As @tomp suggests, this is the likely cause. In a clustered setup, replacing server.{crt,key} is not supported. These self-signed certificates are used for internal traffic only, so there should be no reason to change them. These certificates also secure the DQLite connection, so if they are not trusted, DQLite (and therefore LXD) will break.

Can you please let us know what your reason was for doing this? There may be other features in LXD that help you achieve the behaviour you want.
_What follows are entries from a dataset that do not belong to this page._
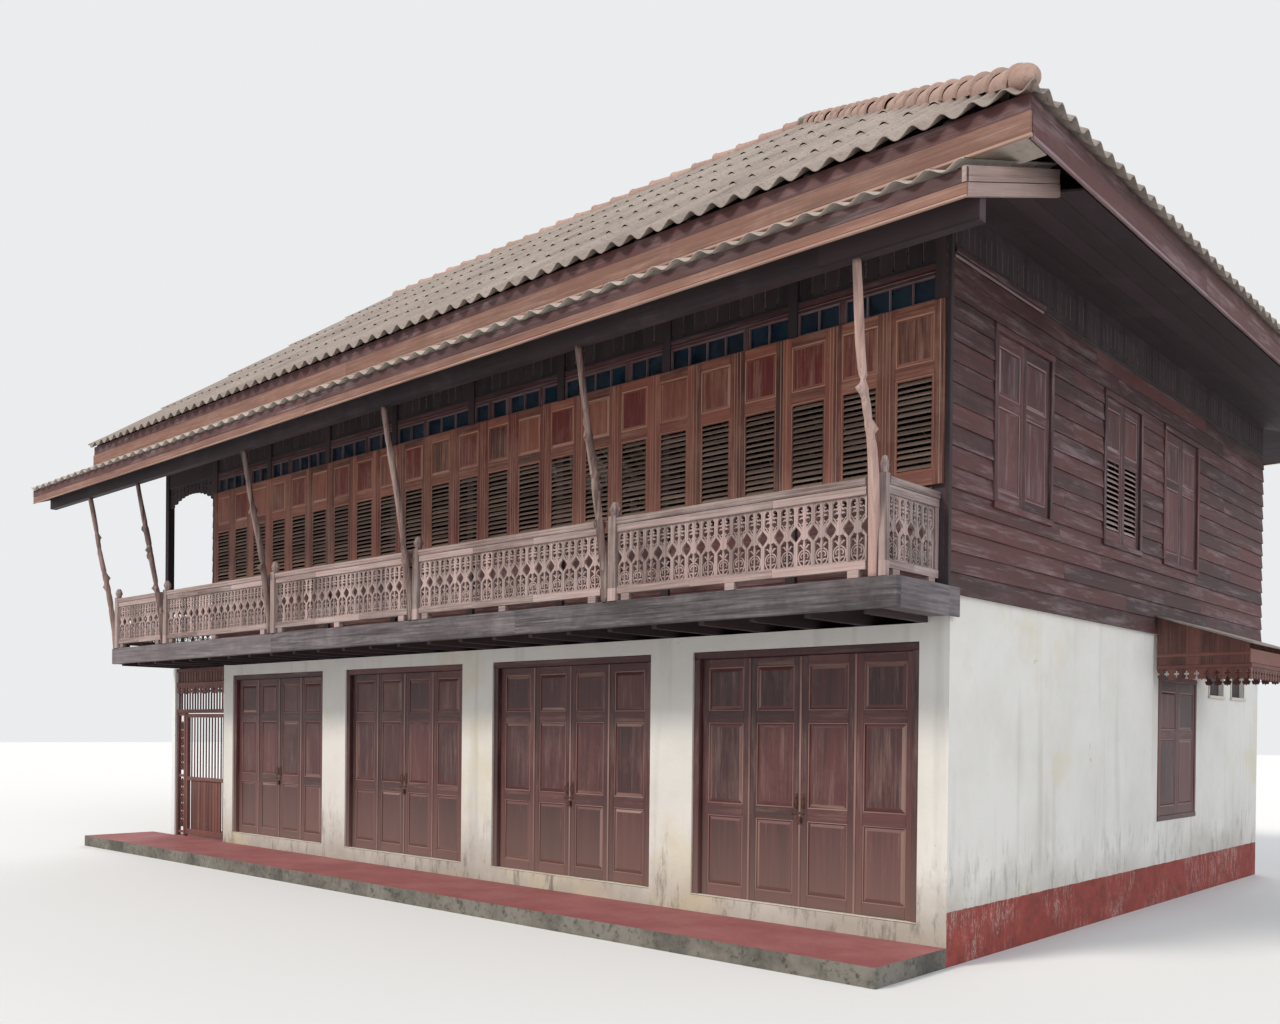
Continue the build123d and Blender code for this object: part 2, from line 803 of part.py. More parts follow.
def roof_piece(outline, plane_point, plane_normal, low, high):
    """A slope of the roof: the plan outline raised, then kept between two parallel sloping planes."""
    with BuildPart() as piece:
        with BuildSketch(Plane.XY.offset(fascia_bottom_z - 500)):
            with BuildLine():
                Polyline(*outline, close=True)
            make_face()
        extrude(amount=6000)
        x, y, z = plane_point
        split(bisect_by=Plane(origin=(x, y, z + high), z_dir=plane_normal), keep=Keep.BOTTOM)
        split(bisect_by=Plane(origin=(x, y, z + low), z_dir=plane_normal), keep=Keep.TOP)
    return piece.part


def roof_outlines():
    """Plan outlines of the three slopes, out to the tile edge."""
    over = tile_overhang
    y0, y1 = y_front - eave_reach - over, y_back + eave_reach + over
    x0, x1 = x_left - gable_reach - over, x_right + side_eave_reach + over
    hip = (x1 - (y1 - y0) / 2, 0)
    front = ((x0, y0), (x1, y0), hip, (x0, 0))
    back = ((x0, 0), hip, (x1, y1), (x0, y1))
    right = ((x1, y0), (x1, y1), hip)
    return front, back, right


def roof_slopes():
    """Tile decks of the three slopes."""
    front, back, right = roof_outlines()
    edge = (0, y_front - eave_reach, fascia_top_z)
    end = (x_right + side_eave_reach, 0, fascia_top_z)
    for name, outline, point, normal in (
        ("roof_front", front, edge, (0, -pitch, 1)),
        ("roof_back", back, (0, -edge[1], fascia_top_z), (0, pitch, 1)),
        ("roof_right", right, end, (pitch, 0, 1)),
    ):
        with BuildPart() as piece:
            add(roof_piece(outline, point, normal, 0, tile_thick))
        save(piece, name)


def main_fascia():
    """Two boards on edge round the eaves, front, right and back."""
    x0, x1 = x_left - gable_reach, x_right + side_eave_reach
    y0, y1 = y_front - eave_reach, y_back + eave_reach
    with BuildPart() as piece:
        for low, high, inset in ((fascia_bottom_z, fascia_joint_z, 0), (fascia_joint_z, fascia_top_z, fascia_step)):
            slab(x0, x1 - inset, y0 + inset, y0 + inset + fascia, low, high)
            slab(x0, x1 - inset, y1 - inset - fascia, y1 - inset, low, high)
            slab(x1 - inset - fascia, x1 - inset, y0 + fascia_step + fascia + joint_gap,
                 y1 - fascia_step - fascia - joint_gap, low, high)
    save(piece, "main_fascia")


def rafters():
    """Common rafters under the front and back slopes, jack rafters under the hip, as one set of bars a slope."""
    front, back, right = roof_outlines()
    inset = tile_overhang + fascia + fascia_step + joint_gap
    edge = (0, y_front - eave_reach, fascia_top_z)
    end = (x_right + side_eave_reach, 0, fascia_top_z)
    sets = []
    for outline, point, normal, along_x in (
        (front, edge, (0, -pitch, 1), True),
        (back, (0, -edge[1], fascia_top_z), (0, pitch, 1), True),
        (right, end, (pitch, 0, 1), False),
    ):
        region = roof_piece(outline, point, normal, -rafter_height, 0)
        with BuildPart() as piece:
            if along_x:
                x0 = x_left - gable_reach + rafter_width / 2 + fascia
                count = int((x_right + side_eave_reach - inset - x0) / rafter_pitch) + 1
                centre = (x0 + rafter_pitch * (count - 1) / 2, 0, 8000)
                with Locations(centre):
                    with GridLocations(rafter_pitch, 1, count, 1):
                        Box(rafter_width, 2 * (y_back + eave_reach - fascia - fascia_step - joint_gap), 5000)
            else:
                count = 2 * int((y_back + eave_reach - inset) / rafter_pitch) + 1
                reach = x_right + side_eave_reach - fascia - fascia_step - joint_gap
                with Locations((reach / 2, 0, 8000)):
                    with GridLocations(1, rafter_pitch, 1, count):
                        Box(reach, rafter_width, 5000)
            add(region, mode=Mode.INTERSECT)
            for line, angle in (((0, 0), 0), (front[2], 45), (front[2], -45)):
                with Locations(Location((line[0], line[1], 8000), (0, 0, angle))):
                    Box(40000, ridge_gap, 6000, mode=Mode.SUBTRACT)
        sets.append(piece.part)
    with BuildPart() as everything:
        for bars in sets:
            add(bars)
    save(everything, "rafters")


def soffits():
    """Sloping eave linings of the right and back sides, from the fascia up to the wall, mitred at the corner."""
    inner = fascia + fascia_step + joint_gap
    xw, yw = x_right + board, y_back + board
    x1, y1 = x_right + side_eave_reach - inner, y_back + eave_reach - inner
    x0 = x_left - gable_reach
    drop = side_vent_top_z - fascia_bottom_z - soffit_rise
    right = ((xw, y_upper + joint_gap), (x1, y_upper + joint_gap), (x1, y1), (xw, yw))
    back = ((x0, yw), (xw - joint_gap, yw), (x1 - joint_gap, y1), (x0, y1))
    with BuildPart() as piece:
        add(roof_piece(right, (xw, 0, side_vent_top_z), (drop / (x1 - xw), 0, 1), 0, soffit))
        add(roof_piece(back, (0, yw, side_vent_top_z), (0, drop / (y1 - yw), 1), 0, soffit))
    save(piece, "eave_soffit")


def gable_wall():
    """Upright boards closing the roof's left end above the porch."""
    x = x_left
    low = plate_tops()[1]
    top = roof_top(0) - rafter_height
    half = (top - low) / pitch
    with BuildPart() as piece:
        with BuildSketch(Plane.YZ.offset(x)):
            with BuildLine():
                Polyline((-half, low), (half, low), (0, top), close=True)
            make_face()
        extrude(amount=board)
    save(piece, "gable_wall")


def ridge_tiles():
    """Half-round capping along the ridge and down the two hips, seated on the tiles."""
    over = tile_overhang
    y1 = y_back + eave_reach + over
    x1 = x_right + side_eave_reach + over
    ridge_z = roof_top(0) + tile_thick
    hip = Vector(x1 - y1, 0, ridge_z)
    foot_z = roof_top(-y1) + tile_thick
    starts = (Vector(x_left - gable_reach - over, 0, ridge_z), Vector(x1, -y1, foot_z), Vector(x1, y1, foot_z))
    big = 3 * y1
    keeps = (
        Pos(hip.X - joint_gap - big / 2, 0, 0) * Box(big, big, 2 * big),
        Pos(hip.X + big / 2, -joint_gap - big / 2, 0) * Box(big, big, 2 * big),
        Pos(hip.X + big / 2, joint_gap + big / 2, 0) * Box(big, big, 2 * big),
    )
    front, back, right = roof_outlines()
    deep = -1500
    body = [
        roof_piece(front, (0, y_front - eave_reach, fascia_top_z), (0, -pitch, 1), deep, tile_thick),
        roof_piece(back, (0, y_back + eave_reach, fascia_top_z), (0, pitch, 1), deep, tile_thick),
        roof_piece(right, (x_right + side_eave_reach, 0, fascia_top_z), (pitch, 0, 1), deep, tile_thick),
    ]
    caps = []
    for start, keep in zip(starts, keeps):
        run = hip - start
        side = run.cross(Vector(0, 0, 1))
        with BuildPart() as cap:
            with BuildSketch(Plane(origin=start, x_dir=side, z_dir=run)):
                with Locations((0, cap_drop)):
                    RegularPolygon(ridge_radius, 12)
            extrude(amount=run.length + ridge_radius)
            add(keep, mode=Mode.INTERSECT)
            for slope in body:
                add(slope, mode=Mode.SUBTRACT)
            slab(-big, big, -big, big, -big, foot_z - tile_thick, Mode.SUBTRACT)
        caps.append(cap.part)
    with BuildPart() as piece:
        for cap in caps:
            add(cap)
    save(piece, "ridge_and_hip_tiles")


def leanto_roof():
    """Sheet, rafters, purlin and edge boards of the low roof over the balcony."""
    x0, x1 = x_left - leanto_left_x_reach, x_right + leanto_right_reach
    y0 = y_front - leanto_reach
    rise = leanto_pitch * (leanto_reach - front_overhang)
    top = leanto_fascia_top_z
    lip = leanto_lip
    with BuildPart() as sheet:
        with BuildSketch(Plane.YZ.offset(x0)):
            with BuildLine():
                Polyline((y0 - lip, top - lip * leanto_pitch), (y_upper, top + rise),
                         (y_upper, top + rise + leanto_sheet), (y0 - lip, top - lip * leanto_pitch + leanto_sheet),
                         close=True)
            make_face()
        extrude(amount=x1 - x0)
    save(sheet, "leanto_sheet")
    with BuildPart() as edge_boards:
        slab(x0, x1, y0, y0 + fascia, leanto_fascia_bottom_z, top)
        near = y0 + fascia + joint_gap
        near_rise = leanto_pitch * (near - y0)
        for x in (x0, x1 - fascia):
            with BuildSketch(Plane.YZ.offset(x)):
                with BuildLine():
                    Polyline((near, leanto_fascia_bottom_z), (y_upper, leanto_fascia_bottom_z + rise),
                             (y_upper, top + rise), (near, top + near_rise), close=True)
                make_face()
            extrude(amount=fascia)
    save(edge_boards, "leanto_fascia")
    count = int((x1 - x0 - 2 * fascia) / leanto_rafter_pitch) + 1
    with BuildPart() as bars:
        with BuildSketch(Plane.YZ.offset(x0 + fascia + joint_gap)):
            with BuildLine():
                Polyline((near, top + near_rise - leanto_rafter_height), (y_upper, top + rise - leanto_rafter_height),
                         (y_upper, top + rise), (near, top + near_rise), close=True)
            make_face()
        extrude(amount=leanto_rafter_width)
        bar = bars.part
    step = (x1 - x0 - 2 * (fascia + joint_gap) - leanto_rafter_width) / (count - 1)
    with BuildPart() as rafter_set:
        with Locations(*[(step * i, 0, 0) for i in range(count)]):
            add(bar)
    save(rafter_set, "leanto_rafters")
    purlin_y = y_balcony + beam_thick / 2 - strut_lean
    under = top + leanto_pitch * (purlin_y - purlin / 2 - y0) - leanto_rafter_height
    with BuildPart() as beam:
        slab(x0 + fascia + joint_gap, x1 - fascia - joint_gap, purlin_y - purlin / 2, purlin_y + purlin / 2,
             strut_top_z, under)
    save(beam, "leanto_purlin")


def window_rows():
    """Every shuttered window as (wall plane at its sill, start, width, height), right, back and ground."""
    height = window_head_z - window_sill_z
    low_height = side_window_head - side_window_sill
    right = Plane(origin=(x_right, y_front, window_sill_z), x_dir=(0, 1, 0), z_dir=(0, 0, 1))
    back = Plane(origin=(x_right, y_back, window_sill_z), x_dir=(-1, 0, 0), z_dir=(0, 0, 1))
    low_right = Plane(origin=(x_right, y_front, side_window_sill), x_dir=(0, 1, 0), z_dir=(0, 0, 1))
    low_back = Plane(origin=(x_right, y_back, side_window_sill), x_dir=(-1, 0, 0), z_dir=(0, 0, 1))
    rows = [(right, start, width, height) for start, width in right_windows]
    rows += [(back, start, width, height) for start, width in back_windows()]
    rows.append((low_right, side_window_start, side_window_width, low_height))
    rows += [(low_back, bay * (i + 0.5) - side_window_width / 2, side_window_width, low_height) for i in (0, 2)]
    return rows


def windows():
    """Frames and panelled shutters of the right and back walls, both storeys."""
    frames, leaves = [], []
    for wall, start, width, height in window_rows():
        upper = wall.origin.Z > masonry_top_z
        face = board if upper else 0
        frame = window_frame_part(width, height, face + (lap_thick if upper else 0) + frame_proud)
        leaf_width = (width - 2 * window_frame - leaf_gap) / 2
        leaf_height = height - 2 * window_frame
        split_z = leaf_height * (leaf_split if upper else 1 - leaf_split)
        rails = ((leaf_rail, split_z), (split_z + leaf_rail, leaf_height - leaf_rail))
        leaf = panelled_leaf(leaf_width, leaf_height, leaf_thick, leaf_stile, rails, leaf_field_depth)
        frames.append((wall * Pos(start, 0, 0)) * frame)
        for i in range(2):
            x = start + window_frame + i * (leaf_width + leaf_gap)
            leaves.append((wall * Pos(x, -face, window_frame)) * leaf)
    with BuildPart() as frame_set:
        for frame in frames:
            add(frame, clean=False)
    save(frame_set, "window_frames")
    with BuildPart() as leaf_set:
        for leaf in leaves:
            add(leaf, clean=False)
    save(leaf_set, "window_shutters")


def window_frame_part(width, height, depth):
    """A window frame that fills its opening and stands a little proud of the wall."""
    with BuildPart() as frame:
        slab(0, width, -depth, stud / 2, 0, height)
        slab(window_frame, width - window_frame, -depth, stud / 2, window_frame, height - window_frame, Mode.SUBTRACT)
    return frame.part


def back_windows():
    """Starts and widths of the back windows, one to a bay, from the right."""
    width = right_windows[0][1]
    return [(bay * (i + 0.5) - width / 2, width) for i in range(bay_count)]


def vent_panels():
    """Boards set back in the small vents near the ground storey's ceiling."""
    with BuildPart() as piece:
        for vent in vent_hole_starts:
            start = y_front + vent
            outer = x_right - vent_panel_set
            slab(outer - vent_panel_thick, outer, start, start + vent_hole_width, vent_hole_sill, vent_hole_head)
    save(piece, "vent_panels")


def porch_head():
    """Beam over the porch's front opening with a pierced valance under it."""
    x0, x1 = x_left + stud, x_room - stud - board - lap_thick
    with BuildPart() as piece:
        slab(x0, x1, y_upper + porch_beam_set, y_upper + porch_beam_set + porch_beam, porch_beam_z, vent_top_z)
        slab(x0, x1, y_upper + front_wall_set, y_upper + front_wall_set + board, porch_beam_z - valance_drop,
             porch_beam_z)
    save(piece, "porch_head")


def main():
    """Make every piece of the house."""
    foundation()
    passage_floor()
    front_walkway()
    front_masonry()
    right_masonry_wall()
    back_masonry_wall()
    left_masonry_wall()
    door_frames()
    folding_doors()
    canopy()
    passage_front()
    floor_joists()
    upper_floor()
    balcony_beam()
    newels()
    branch_struts()
    balcony_railing()
    porch_railing()
    wall_posts()
    wall_plates()
    front_wall()
    front_shutters()
    upper_side_walls()
    side_vent_boards()
    roof_slopes()
    main_fascia()
    rafters()
    soffits()
    gable_wall()
    ridge_tiles()
    leanto_roof()
    windows()
    vent_panels()
    porch_head()


main()
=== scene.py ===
"""Finishes a two-storey timber house: its materials, carved and jointed detail, lights and camera.

Metres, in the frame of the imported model: +X along the front to the right, +Y back, +Z up.
"""

import logging
import math
from collections.abc import Iterable, Sequence
from dataclasses import dataclass, field, replace
from enum import Enum

import bpy
import numpy as np
from mathutils import Matrix, Vector


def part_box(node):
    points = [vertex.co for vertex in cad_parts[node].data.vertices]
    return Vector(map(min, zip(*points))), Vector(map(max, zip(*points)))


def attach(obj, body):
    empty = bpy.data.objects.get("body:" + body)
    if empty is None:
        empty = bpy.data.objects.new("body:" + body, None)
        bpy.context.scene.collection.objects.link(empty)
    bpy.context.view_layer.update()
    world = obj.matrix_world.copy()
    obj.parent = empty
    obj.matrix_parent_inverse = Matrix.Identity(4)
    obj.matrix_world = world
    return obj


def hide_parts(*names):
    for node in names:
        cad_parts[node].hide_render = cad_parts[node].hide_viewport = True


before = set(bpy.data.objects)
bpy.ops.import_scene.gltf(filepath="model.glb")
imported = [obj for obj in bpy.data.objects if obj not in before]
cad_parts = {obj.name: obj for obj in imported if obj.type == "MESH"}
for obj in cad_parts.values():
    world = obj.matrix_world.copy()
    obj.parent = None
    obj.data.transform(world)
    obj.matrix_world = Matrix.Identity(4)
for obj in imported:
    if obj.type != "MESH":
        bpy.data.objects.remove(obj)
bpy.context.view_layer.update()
LOG = logging.getLogger("house")
GRAIN_MAP = "grain"
TONE = "tone"
# Tones above those of plain boards: a panel of another colour, and a pale edge: mostly rubbed wear, but
# painted daylight along the slits of the pierced boards and a painted highlight on the side wall's thin
# moulding strip.
ACCENT, PALE_EDGE = 0.93, 1.0
UP = Vector((0, 0, 1))

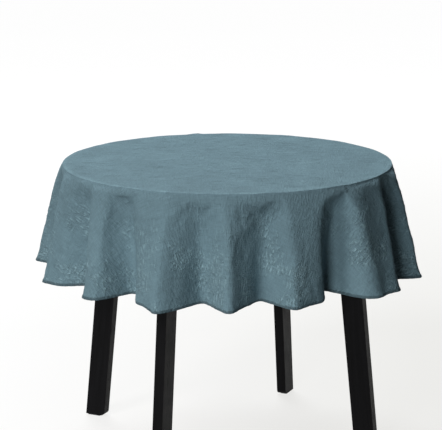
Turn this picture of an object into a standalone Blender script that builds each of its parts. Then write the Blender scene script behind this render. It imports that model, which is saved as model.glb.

The cluster certificate can be replaced via lxc cluster update-certificate. The cluster certificate can also be updated automatically via ACME. There are also options for self-managed PKI.

2 Likes

Now I understand the certificate thing, can you please guide me about new certificate generation? Here is my way but it throws error in cluster and server communication.

This ui-cert.crt is different, trust store does not have other server certificates and I am manully change the certs in the /var/snap/lxd/common/lxd/ Can you please guide me how to add server certificate again in the store?

root@lx-stg1:/var/snap/lxd/common/lxd# lxc config trust ls
+--------+-------------+-------------+--------------+------------------------------+------------------------------+
|  TYPE  |    NAME     | COMMON NAME | FINGERPRINT  |          ISSUE DATE          |         EXPIRY DATE          |
+--------+-------------+-------------+--------------+------------------------------+------------------------------+
| client | ui-cert.crt |             | 0754cb5e33b4 | Mar 17, 2025 at 5:57am (UTC) | Dec 12, 2027 at 5:57am (UTC) |
+--------+-------------+-------------+--------------+------------------------------+------------------------------+

Like this, this is my other lxc cluster - just for ref

root@lxc-test-1:~# lxc config trust ls
+--------+------------+-----------------+--------------+------------------------------+-----------------------------+
|  TYPE  |    NAME    |   COMMON NAME   | FINGERPRINT  |          ISSUE DATE          |         EXPIRY DATE         |
+--------+------------+-----------------+--------------+------------------------------+-----------------------------+
| server | lxc-test-1 | root@lxc-test-1 | bb11e7e11157 | May 11, 2025 at 1:37pm (UTC) | May 9, 2035 at 1:37pm (UTC) |
+--------+------------+-----------------+--------------+------------------------------+-----------------------------+
| server | lxc-test-2 | root@lxc-test-2 | 890b4da409a1 | May 11, 2025 at 1:41pm (UTC) | May 9, 2035 at 1:41pm (UTC) |
+--------+------------+-----------------+--------------+------------------------------+-----------------------------+
root@lx-stg1:~# cat generate_lxd_certs.sh 
#!/bin/bash

# Auto-detect hostname
CN="root@$(hostname)"
HOSTNAME="$(hostname)"

# 1. Generate private key using EC P-384 curve
openssl ecparam -name secp384r1 -genkey -noout -out lxd.key

# 2. Create general-purpose OpenSSL config
cat > cert.cnf <<EOF
[req]
distinguished_name = req_distinguished_name
req_extensions = req_ext
prompt = no

[req_distinguished_name]
CN = ${CN}
O = LXD

[req_ext]
keyUsage = critical, digitalSignature, keyEncipherment
extendedKeyUsage = serverAuth
basicConstraints = critical, CA:false
subjectAltName = @alt_names

[alt_names]
DNS.1 = ${HOSTNAME}
DNS.2 = lx-stg2.nayatel.com
IP.1 = 127.0.0.1
IP.2 = ::1
IP.3 = 172.29.21.202
IP.4 = 172.29.21.203
EOF

# 3. Generate self-signed certificate
openssl req -new -x509 -sha384 \
  -key lxd.key \
  -out lxd.crt \
  -days 3650 \
  -config cert.cnf \
  -extensions req_ext

# 4. Duplicate as both server and cluster certs
cp lxd.key server.key
cp lxd.key cluster.key
cp lxd.crt server.crt
cp lxd.crt cluster.crt

# 5. Permissions
chmod 600 server.key cluster.key
chmod 644 server.crt cluster.crt
chown root:root server.* cluster.*

# 6. Move to LXD cert path
mv server.key server.crt cluster.key cluster.crt /var/snap/lxd/common/lxd/

# 7. Cleanup
rm -f lxd.key lxd.crt cert.cnf

systemctl restart snap.lxd.daemon

echo "✅ LXD certs (server + cluster) generated and moved to /var/snap/lxd/common/lxd for ${HOSTNAME} and daemon restarted"

I think, this issue is same. I myself removed all the certificates from trust store cause back then I do not know about them. But I want to know how to put them back so my tls work should work again. In production we do not want to do any mistake that’s why we are testing everything which we can fix immediately.